Understanding the technical mechanism by which countries close airspace — and how airlines respond — is a UPSC-relevant governance and safety issue.

  • NOTAM stands for Notice to Airmen (now also called Notice to Air Missions) — official communication from aviation authorities to pilots, airlines, and air traffic controllers about changes in airspace status
  • When a country closes its airspace, it issues a NOTAM specifying the closure area, altitude, and duration; this is broadcast through the global NOTAM distribution system
  • ICAO classifies conflict zones into different risk categories; airlines are expected to conduct their own risk assessments using ICAO conflict zone guidance (Doc 10084)
  • After the Malaysia Airlines MH17 shootdown over Ukraine (July 2014), ICAO mandated that airlines must avoid conflict zones where surface-to-air threats exist
  • In the West Asia crisis, multiple countries simultaneously issued NOTAMs, creating a near-complete aviation shutdown across a wide geographic band affecting India-Europe routes

Connection to this news: The DGCA advisory was both a regulatory response to the NOTAMs issued by 11 countries AND a proactive safety measure. The DGCA explicitly cited the risk of ballistic missiles and advanced air-defence systems — the same environment that downed MH17 — as justification.

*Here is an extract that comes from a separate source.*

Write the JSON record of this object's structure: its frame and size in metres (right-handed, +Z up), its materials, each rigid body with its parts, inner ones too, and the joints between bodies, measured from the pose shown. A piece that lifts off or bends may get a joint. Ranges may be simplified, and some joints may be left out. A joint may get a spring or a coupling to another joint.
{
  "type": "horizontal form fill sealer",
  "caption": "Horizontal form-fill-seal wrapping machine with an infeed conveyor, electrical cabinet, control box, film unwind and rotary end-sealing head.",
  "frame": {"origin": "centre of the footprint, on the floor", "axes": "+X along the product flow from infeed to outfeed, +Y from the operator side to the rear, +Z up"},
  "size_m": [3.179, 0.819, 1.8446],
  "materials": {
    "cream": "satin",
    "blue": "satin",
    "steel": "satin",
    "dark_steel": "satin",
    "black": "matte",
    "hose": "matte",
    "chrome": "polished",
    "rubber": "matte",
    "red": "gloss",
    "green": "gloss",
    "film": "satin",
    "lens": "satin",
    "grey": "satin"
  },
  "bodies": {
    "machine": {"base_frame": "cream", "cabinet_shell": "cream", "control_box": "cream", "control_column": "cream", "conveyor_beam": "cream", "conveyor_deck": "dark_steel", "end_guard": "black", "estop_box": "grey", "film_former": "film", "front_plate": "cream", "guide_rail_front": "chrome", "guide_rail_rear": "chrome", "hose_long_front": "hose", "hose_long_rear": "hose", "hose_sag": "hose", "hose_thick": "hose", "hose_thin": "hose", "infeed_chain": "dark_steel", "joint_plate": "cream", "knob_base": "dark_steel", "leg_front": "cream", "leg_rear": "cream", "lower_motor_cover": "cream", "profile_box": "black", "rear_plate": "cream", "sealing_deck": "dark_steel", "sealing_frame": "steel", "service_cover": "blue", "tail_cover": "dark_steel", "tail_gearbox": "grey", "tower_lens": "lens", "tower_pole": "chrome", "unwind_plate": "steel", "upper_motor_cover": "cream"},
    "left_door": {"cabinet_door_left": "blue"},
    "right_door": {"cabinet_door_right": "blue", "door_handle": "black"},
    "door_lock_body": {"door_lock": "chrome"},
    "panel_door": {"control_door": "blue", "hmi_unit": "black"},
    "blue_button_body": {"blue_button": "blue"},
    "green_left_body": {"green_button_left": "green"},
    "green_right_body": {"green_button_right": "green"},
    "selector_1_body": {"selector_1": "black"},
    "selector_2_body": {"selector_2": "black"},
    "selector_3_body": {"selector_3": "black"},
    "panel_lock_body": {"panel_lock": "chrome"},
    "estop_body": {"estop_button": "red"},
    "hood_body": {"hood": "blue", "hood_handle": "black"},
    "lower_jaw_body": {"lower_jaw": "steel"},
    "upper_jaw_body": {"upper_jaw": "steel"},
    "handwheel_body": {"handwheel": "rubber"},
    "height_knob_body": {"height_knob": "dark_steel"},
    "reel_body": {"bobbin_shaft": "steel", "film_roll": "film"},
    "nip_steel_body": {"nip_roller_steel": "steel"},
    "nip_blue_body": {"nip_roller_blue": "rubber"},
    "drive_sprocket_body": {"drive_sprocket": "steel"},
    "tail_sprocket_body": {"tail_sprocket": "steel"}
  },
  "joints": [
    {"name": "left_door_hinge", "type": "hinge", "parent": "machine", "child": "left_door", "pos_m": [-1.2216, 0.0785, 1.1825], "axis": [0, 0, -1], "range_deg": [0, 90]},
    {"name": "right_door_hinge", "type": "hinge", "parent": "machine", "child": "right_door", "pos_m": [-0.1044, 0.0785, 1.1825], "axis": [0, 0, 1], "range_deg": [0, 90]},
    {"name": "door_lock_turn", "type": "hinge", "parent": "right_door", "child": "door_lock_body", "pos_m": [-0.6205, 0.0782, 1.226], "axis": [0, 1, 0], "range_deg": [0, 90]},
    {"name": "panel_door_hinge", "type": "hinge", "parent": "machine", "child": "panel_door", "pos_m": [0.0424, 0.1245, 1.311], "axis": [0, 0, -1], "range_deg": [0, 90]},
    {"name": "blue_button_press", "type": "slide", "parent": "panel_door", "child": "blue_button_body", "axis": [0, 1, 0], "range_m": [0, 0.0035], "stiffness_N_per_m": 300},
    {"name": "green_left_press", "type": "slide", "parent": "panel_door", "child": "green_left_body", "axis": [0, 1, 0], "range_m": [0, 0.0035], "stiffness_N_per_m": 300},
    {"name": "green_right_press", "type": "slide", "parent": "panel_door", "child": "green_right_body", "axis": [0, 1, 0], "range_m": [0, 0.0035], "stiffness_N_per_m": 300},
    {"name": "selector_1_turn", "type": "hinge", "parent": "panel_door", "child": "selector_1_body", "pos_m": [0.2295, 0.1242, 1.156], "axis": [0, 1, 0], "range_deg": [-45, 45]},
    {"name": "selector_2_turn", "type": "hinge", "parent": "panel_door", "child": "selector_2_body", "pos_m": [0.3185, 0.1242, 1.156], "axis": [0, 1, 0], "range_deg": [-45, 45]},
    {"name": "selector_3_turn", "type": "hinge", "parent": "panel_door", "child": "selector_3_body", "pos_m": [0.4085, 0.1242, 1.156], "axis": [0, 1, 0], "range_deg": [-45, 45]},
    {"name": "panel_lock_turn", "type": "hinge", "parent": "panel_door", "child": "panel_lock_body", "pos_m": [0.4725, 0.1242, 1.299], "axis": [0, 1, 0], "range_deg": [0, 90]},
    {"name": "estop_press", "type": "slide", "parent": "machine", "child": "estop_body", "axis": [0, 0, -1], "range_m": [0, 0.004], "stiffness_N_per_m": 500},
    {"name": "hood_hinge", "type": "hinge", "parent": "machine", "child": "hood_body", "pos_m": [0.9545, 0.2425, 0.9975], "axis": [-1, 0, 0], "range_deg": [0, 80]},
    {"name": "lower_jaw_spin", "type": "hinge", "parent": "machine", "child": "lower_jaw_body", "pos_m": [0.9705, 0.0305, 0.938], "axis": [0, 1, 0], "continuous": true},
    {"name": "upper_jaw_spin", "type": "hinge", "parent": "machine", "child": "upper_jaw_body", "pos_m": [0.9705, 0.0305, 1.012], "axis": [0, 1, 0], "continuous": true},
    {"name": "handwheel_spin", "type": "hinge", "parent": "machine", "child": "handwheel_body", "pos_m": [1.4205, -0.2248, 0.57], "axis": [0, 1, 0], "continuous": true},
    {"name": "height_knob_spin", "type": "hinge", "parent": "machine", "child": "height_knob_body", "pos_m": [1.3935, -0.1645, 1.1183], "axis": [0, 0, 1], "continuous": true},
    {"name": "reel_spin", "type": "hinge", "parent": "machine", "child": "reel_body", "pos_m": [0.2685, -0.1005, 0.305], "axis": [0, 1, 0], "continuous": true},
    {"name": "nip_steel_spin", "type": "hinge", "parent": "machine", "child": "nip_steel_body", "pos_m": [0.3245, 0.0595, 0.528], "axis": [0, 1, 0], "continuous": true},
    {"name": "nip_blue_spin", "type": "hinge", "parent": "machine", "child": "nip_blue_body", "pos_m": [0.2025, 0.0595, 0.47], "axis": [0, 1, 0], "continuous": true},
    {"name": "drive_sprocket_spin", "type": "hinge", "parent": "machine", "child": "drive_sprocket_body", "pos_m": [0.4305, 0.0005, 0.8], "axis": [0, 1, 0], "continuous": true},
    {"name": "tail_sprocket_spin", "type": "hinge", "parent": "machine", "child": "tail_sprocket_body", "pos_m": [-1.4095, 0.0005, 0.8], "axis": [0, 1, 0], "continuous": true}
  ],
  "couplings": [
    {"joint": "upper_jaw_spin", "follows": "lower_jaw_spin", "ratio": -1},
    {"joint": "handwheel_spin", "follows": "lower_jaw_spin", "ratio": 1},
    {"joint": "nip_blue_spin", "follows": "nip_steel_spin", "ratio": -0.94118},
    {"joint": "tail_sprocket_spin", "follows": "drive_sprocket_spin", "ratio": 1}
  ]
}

India's Civil Aviation Sector: Economic Scale and Vulnerability

The cancellation of 50 Air India flights — and over 400 India-origin international flights in total — highlights the economic significance of India's civil aviation sector and its exposure to geopolitical disruptions.

  • India is the world's third-largest civil aviation market by domestic passenger traffic; IATA projects it will become the largest by 2030
  • Indian carriers' dependence on Gulf routes: approximately 30-35% of Indian international capacity is deployed to GCC destinations; these routes serve both the Indian diaspora (9 million) and business travellers
  • Long-haul routes (Delhi to London, New York, etc.) that normally route through Iranian/Iraqi airspace had to divert over the Arabian Sea and Mediterranean, adding 2-4 hours and significantly increasing fuel costs
  • Aviation sector estimates: the airspace closure would cost Indian carriers (Air India, IndiGo, Air India Express, SpiceJet, Akasa) approximately hundreds of crores in cancellation costs and fuel premiums per day
  • The crisis exposed India's vulnerability to Gulf airspace: India has no alternative overland routes to Europe that avoid the Middle East

Connection to this news: The 50 Air India cancellations were just the beginning — as the crisis extended, the cumulative impact on India's aviation sector threatened to become a significant economic disruption. The DGCA's regulatory response had to balance safety against the commercial interests of airlines and stranded passengers.

Passengers' Rights During Flight Cancellations: DGCA Regulations

The mass cancellations raised questions about passenger rights — a regulatory area squarely within DGCA's mandate.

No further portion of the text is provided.